- WHAT NEEDS TO BE DONE: From the entries below, extract every line that includes the word "Blender".

- AVAILABLE RECORDS:
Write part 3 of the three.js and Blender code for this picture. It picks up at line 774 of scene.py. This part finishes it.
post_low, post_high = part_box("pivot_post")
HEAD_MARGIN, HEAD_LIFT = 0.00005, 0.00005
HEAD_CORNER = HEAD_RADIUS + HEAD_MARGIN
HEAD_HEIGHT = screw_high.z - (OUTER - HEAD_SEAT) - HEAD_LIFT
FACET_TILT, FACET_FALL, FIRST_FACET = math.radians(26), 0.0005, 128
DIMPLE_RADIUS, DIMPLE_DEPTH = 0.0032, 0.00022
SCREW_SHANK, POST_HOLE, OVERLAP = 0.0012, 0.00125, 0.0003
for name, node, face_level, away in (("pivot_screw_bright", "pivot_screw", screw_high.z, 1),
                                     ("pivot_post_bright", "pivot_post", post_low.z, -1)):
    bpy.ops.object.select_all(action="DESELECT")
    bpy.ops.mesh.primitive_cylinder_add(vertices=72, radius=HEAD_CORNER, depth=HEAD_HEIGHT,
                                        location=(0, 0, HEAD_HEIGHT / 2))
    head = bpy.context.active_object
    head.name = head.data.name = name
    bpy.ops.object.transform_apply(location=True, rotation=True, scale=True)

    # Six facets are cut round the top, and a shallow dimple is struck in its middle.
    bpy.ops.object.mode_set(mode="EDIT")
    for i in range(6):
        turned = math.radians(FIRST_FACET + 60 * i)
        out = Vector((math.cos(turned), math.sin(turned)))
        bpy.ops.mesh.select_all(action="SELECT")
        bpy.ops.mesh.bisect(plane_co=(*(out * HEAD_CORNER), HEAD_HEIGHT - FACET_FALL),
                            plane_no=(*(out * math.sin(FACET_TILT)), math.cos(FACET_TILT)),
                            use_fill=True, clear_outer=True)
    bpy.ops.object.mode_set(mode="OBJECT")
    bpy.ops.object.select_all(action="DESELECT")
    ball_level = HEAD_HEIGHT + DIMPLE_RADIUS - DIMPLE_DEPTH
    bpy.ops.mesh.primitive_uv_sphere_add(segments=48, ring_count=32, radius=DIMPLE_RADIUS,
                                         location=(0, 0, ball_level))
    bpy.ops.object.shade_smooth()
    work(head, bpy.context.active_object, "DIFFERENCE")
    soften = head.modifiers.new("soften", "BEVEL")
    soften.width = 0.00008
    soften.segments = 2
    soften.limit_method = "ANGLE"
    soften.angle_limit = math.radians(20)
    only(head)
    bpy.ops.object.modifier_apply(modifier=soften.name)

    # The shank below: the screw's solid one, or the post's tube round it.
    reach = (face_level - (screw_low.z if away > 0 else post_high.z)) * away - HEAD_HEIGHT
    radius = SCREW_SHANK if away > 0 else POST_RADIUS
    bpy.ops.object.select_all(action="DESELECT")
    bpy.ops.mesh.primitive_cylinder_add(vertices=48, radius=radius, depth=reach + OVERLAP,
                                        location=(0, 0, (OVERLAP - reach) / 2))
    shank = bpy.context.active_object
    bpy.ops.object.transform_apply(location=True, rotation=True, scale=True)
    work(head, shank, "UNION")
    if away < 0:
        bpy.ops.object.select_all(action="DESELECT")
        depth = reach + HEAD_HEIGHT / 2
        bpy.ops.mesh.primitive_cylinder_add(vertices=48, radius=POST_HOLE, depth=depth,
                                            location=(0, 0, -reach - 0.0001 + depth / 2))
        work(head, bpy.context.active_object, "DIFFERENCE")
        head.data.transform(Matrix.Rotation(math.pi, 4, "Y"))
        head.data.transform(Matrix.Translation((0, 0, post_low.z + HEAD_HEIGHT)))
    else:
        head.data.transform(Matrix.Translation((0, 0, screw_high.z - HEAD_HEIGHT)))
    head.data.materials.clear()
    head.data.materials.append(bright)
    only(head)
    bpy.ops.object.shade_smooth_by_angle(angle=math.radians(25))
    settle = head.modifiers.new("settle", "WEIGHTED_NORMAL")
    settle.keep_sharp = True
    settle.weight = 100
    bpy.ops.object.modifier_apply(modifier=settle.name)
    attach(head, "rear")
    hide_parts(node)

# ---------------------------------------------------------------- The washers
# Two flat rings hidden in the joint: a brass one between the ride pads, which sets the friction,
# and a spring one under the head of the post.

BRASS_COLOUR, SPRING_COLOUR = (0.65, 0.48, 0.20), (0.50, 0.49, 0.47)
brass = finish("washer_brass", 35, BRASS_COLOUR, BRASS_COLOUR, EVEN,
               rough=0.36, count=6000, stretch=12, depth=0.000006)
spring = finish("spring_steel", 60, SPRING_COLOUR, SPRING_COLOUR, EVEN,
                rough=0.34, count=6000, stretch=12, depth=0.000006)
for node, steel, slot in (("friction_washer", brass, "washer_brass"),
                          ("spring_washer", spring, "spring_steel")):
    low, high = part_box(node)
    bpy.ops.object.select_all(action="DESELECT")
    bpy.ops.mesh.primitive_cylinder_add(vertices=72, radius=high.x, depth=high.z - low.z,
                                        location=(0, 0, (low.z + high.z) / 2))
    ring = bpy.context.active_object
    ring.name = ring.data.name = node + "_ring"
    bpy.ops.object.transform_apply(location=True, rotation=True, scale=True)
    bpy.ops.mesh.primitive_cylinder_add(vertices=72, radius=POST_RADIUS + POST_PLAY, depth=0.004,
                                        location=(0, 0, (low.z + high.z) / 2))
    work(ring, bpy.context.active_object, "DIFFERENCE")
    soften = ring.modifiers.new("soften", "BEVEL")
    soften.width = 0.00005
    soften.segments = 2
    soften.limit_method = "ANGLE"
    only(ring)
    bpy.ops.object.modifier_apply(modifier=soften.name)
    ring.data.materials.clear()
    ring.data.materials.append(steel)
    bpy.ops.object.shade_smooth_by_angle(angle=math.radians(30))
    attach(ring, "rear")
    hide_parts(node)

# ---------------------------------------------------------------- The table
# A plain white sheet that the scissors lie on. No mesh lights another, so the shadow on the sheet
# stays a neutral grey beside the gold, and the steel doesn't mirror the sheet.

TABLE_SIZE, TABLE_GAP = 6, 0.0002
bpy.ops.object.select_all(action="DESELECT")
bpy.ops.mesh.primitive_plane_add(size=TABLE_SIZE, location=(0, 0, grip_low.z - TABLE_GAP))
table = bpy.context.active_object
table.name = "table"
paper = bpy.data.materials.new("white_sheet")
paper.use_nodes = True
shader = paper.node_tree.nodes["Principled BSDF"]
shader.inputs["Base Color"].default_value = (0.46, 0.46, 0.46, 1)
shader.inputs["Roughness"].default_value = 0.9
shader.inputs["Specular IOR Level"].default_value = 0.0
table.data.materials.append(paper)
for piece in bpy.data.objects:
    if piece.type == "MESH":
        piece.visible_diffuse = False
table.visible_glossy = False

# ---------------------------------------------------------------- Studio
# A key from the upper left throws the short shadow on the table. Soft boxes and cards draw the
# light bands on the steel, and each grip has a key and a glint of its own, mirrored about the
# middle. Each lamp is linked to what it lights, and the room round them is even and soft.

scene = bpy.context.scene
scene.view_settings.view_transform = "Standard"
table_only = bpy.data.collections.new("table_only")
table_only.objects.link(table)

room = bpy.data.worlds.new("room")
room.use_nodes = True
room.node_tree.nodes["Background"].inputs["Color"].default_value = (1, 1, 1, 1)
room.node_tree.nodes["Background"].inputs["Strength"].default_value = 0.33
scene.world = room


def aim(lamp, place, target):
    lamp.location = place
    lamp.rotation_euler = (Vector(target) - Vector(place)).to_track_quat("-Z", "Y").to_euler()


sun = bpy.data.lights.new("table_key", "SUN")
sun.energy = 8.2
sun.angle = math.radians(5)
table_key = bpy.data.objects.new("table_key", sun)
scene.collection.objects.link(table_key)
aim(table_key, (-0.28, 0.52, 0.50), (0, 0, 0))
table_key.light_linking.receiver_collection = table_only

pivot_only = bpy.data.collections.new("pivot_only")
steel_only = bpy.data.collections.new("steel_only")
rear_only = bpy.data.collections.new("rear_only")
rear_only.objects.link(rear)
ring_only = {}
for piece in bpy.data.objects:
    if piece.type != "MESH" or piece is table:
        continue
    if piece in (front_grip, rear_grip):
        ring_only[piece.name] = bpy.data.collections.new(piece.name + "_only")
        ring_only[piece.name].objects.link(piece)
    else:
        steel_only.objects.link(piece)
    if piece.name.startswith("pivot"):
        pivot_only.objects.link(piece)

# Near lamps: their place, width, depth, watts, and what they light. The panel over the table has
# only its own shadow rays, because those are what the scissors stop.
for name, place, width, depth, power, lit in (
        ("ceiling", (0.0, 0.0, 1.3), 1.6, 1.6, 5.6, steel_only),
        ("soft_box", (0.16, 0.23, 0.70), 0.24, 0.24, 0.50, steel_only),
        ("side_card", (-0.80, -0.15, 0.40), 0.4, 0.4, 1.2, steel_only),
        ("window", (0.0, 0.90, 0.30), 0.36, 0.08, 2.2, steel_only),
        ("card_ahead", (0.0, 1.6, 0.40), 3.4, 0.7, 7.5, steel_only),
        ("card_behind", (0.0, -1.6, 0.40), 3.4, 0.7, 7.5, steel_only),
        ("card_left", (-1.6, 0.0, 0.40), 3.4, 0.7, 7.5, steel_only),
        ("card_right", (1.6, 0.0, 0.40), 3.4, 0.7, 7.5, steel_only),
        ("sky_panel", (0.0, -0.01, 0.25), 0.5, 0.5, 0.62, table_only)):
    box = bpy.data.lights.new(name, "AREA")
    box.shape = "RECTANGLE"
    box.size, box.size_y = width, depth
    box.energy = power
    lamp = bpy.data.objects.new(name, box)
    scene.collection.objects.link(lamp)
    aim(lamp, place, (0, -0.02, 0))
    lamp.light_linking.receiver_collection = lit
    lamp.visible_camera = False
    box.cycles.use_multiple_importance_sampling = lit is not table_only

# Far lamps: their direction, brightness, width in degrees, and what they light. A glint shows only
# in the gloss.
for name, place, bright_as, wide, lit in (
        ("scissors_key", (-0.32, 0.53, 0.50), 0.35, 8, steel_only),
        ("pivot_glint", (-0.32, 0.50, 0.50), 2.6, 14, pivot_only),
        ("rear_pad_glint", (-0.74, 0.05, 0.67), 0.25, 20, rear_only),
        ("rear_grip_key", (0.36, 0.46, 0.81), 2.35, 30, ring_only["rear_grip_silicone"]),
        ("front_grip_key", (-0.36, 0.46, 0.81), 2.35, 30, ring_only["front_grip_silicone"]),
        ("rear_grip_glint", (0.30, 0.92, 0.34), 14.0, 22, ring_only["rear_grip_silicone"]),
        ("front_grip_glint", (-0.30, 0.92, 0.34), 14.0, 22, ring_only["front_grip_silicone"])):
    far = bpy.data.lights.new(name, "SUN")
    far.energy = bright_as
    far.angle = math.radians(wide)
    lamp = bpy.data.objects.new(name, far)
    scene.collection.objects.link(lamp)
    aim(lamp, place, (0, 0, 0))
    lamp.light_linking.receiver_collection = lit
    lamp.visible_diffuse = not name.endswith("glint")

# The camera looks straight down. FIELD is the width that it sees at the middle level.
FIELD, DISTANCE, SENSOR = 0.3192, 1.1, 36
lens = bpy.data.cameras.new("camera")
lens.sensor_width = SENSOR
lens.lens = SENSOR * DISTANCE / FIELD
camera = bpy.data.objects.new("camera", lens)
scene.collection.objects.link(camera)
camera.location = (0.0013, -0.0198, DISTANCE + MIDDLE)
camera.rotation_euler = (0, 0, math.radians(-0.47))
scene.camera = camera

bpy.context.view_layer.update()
--
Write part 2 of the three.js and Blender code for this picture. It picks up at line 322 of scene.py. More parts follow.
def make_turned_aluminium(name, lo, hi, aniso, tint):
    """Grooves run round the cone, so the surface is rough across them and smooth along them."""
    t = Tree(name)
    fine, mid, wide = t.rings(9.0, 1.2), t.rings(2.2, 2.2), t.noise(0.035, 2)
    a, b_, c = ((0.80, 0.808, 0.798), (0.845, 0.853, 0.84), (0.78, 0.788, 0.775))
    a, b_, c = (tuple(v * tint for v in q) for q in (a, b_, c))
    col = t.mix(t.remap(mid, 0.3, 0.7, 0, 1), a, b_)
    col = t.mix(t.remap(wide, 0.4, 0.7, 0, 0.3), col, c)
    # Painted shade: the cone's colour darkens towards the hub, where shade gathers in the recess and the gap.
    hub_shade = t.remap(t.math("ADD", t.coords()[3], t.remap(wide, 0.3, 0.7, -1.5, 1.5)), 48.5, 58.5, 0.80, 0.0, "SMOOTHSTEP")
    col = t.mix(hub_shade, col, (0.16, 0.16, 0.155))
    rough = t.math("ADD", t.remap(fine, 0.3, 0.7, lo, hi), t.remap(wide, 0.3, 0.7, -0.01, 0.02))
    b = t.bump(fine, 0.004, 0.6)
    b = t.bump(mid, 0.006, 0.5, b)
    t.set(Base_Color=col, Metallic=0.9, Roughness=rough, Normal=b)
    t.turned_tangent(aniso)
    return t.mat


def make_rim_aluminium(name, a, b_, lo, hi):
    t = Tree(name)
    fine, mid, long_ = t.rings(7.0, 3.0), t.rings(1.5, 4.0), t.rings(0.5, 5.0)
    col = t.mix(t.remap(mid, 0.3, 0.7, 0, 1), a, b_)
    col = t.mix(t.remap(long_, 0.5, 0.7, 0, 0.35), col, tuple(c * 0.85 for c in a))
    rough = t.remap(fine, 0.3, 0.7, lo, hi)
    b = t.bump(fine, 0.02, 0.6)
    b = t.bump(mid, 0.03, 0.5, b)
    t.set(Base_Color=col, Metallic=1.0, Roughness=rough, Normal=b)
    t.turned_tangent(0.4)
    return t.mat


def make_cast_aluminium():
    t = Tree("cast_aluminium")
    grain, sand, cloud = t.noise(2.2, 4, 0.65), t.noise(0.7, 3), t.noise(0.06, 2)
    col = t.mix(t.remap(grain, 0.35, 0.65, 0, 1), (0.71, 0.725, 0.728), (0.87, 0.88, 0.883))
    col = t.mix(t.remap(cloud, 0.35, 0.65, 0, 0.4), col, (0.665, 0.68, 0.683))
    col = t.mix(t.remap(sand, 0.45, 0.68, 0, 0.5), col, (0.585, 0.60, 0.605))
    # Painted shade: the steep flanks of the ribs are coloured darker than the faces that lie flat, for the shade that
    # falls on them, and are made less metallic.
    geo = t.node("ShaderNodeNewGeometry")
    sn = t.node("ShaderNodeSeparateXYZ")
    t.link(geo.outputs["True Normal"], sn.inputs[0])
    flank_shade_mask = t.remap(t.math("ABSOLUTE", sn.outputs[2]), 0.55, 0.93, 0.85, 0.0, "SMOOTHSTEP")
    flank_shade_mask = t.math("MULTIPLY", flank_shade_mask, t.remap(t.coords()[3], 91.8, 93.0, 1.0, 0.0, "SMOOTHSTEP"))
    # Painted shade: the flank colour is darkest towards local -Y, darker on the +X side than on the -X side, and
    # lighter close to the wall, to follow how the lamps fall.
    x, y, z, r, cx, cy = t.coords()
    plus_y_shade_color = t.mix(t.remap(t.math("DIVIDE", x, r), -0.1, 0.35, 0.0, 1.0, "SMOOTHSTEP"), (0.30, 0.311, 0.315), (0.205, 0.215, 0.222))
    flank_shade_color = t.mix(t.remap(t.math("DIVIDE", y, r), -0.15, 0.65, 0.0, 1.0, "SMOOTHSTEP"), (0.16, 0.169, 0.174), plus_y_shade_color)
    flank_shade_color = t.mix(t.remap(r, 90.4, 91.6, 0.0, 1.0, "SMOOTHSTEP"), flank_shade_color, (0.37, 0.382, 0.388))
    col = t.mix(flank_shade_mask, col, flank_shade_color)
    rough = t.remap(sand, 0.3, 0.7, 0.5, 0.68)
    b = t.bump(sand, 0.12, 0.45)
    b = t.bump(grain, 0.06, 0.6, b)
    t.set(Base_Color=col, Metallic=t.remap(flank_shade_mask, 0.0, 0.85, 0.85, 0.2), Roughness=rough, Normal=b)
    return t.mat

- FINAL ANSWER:
Write part 3 of the three.js and Blender code for this picture. It picks up at line 774 of scene.py. This part finishes it.
Write part 2 of the three.js and Blender code for this picture. It picks up at line 322 of scene.py. More parts follow.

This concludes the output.